Great Civilization. Important visitors, naturally, are granted audiences with the man who makes the decisions. The Shah was educated in Switzerland and has traveled widely abroad; he converses with his visitors as fluently in French or English as in Farsi, the principal Iranian language. In any of the three tongues, he can evangelistically describe his goals for Iran's "Great Civilization"a phrase redolent of the American "New Frontier" and "Great Society" of the '60s. When the civilization matures, the Shah believes, it will turn Iran into the "Japan of West Asia" a Third World miracle the like of which has not been witnessed since West Germany's Wirtschaftswunder.

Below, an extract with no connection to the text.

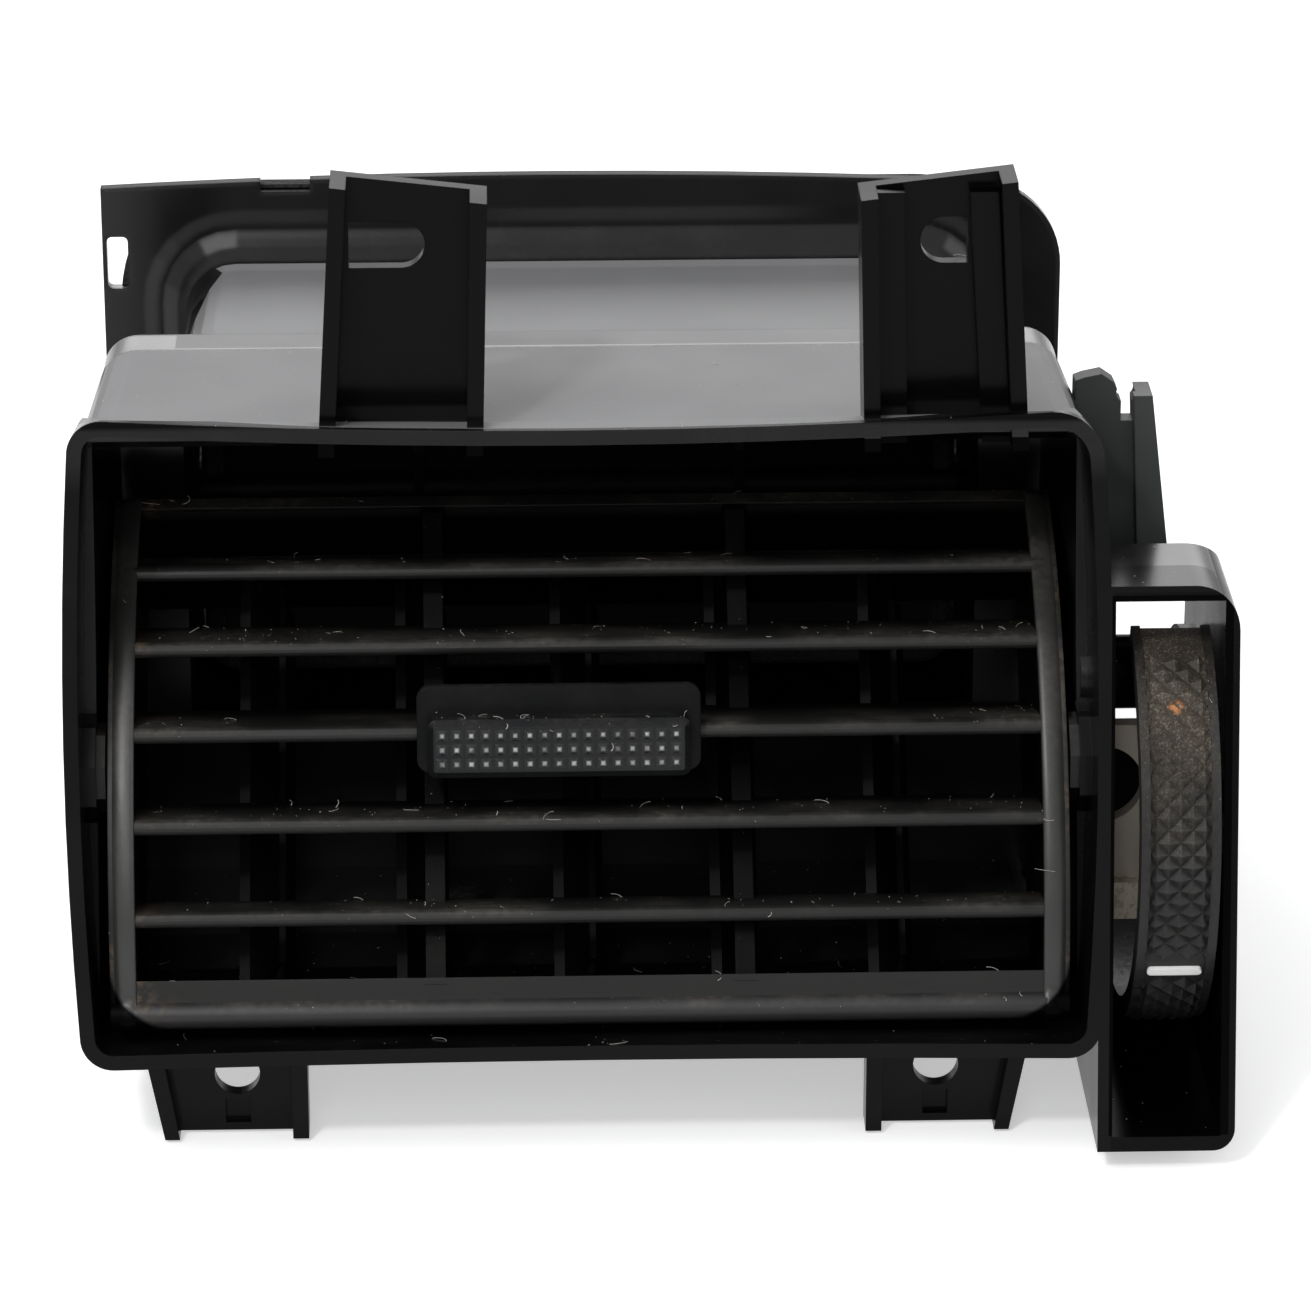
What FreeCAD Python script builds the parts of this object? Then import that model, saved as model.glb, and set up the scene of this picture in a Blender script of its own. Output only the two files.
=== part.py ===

Already oil money has begun to transform Iran into an empire of paradoxes. The old Persia remains for those who seek it: the Qashqai tribe in the southwest still graze their cattle in the Zagros Mountains and locate water in a 1,000-year-old system of interconnected wells known as qanats. In Tehran entrepreneurs who make $50,000 a day take jet flights to Europe to complete a business deal (and see banned-in-Iran movies like Last Tango in Paris) or perhaps buy a vacation villa in Provence.
Some of the wives of these new middle-class millionaires, who celebrate Women's Emancipation Day each February and can divorce their husbands as easily as men once could divorce wives under Islamic law, are dressed by Balenciaga and Dior. But on the street they pass other women who still wear the traditional speckled chador, or robe of modesty. The bustling streets of Tehran are so clogged with automobiles, including the made-in-Iran Paykan (Hillman) and Chevrolet Iran (Opel) as well as double-decked Leyland transit buses, that the city has belatedly begun to consider building a mass-transit system.
Contradiction leaps out everywhere in Iran nowadays. In Tehran, the mud huts of the poor lie hard by the condominiums of the rich. In the bazaars of Isfahan, a merchant accustomed to dealing with Iranians is likely to find himself negotiating simultaneously with a Russian steel-mill technician and an American helicopter expert.
The glue that holds this disparate society together is the Shahanshah. "Who built your new mosque?" the headman of the village of Hesar Khorvan on the slopes of the Elburz Mountains is asked. "The Shah, of course," he answers firmly. For the bourgeois Tehrani, the Shah has grown to be a kind of imperial security blanket. "The middle class has become dependent on him," says one businessman. "They feel secure. They don't know what might come their way if he were not around, and that makes them pro-regime."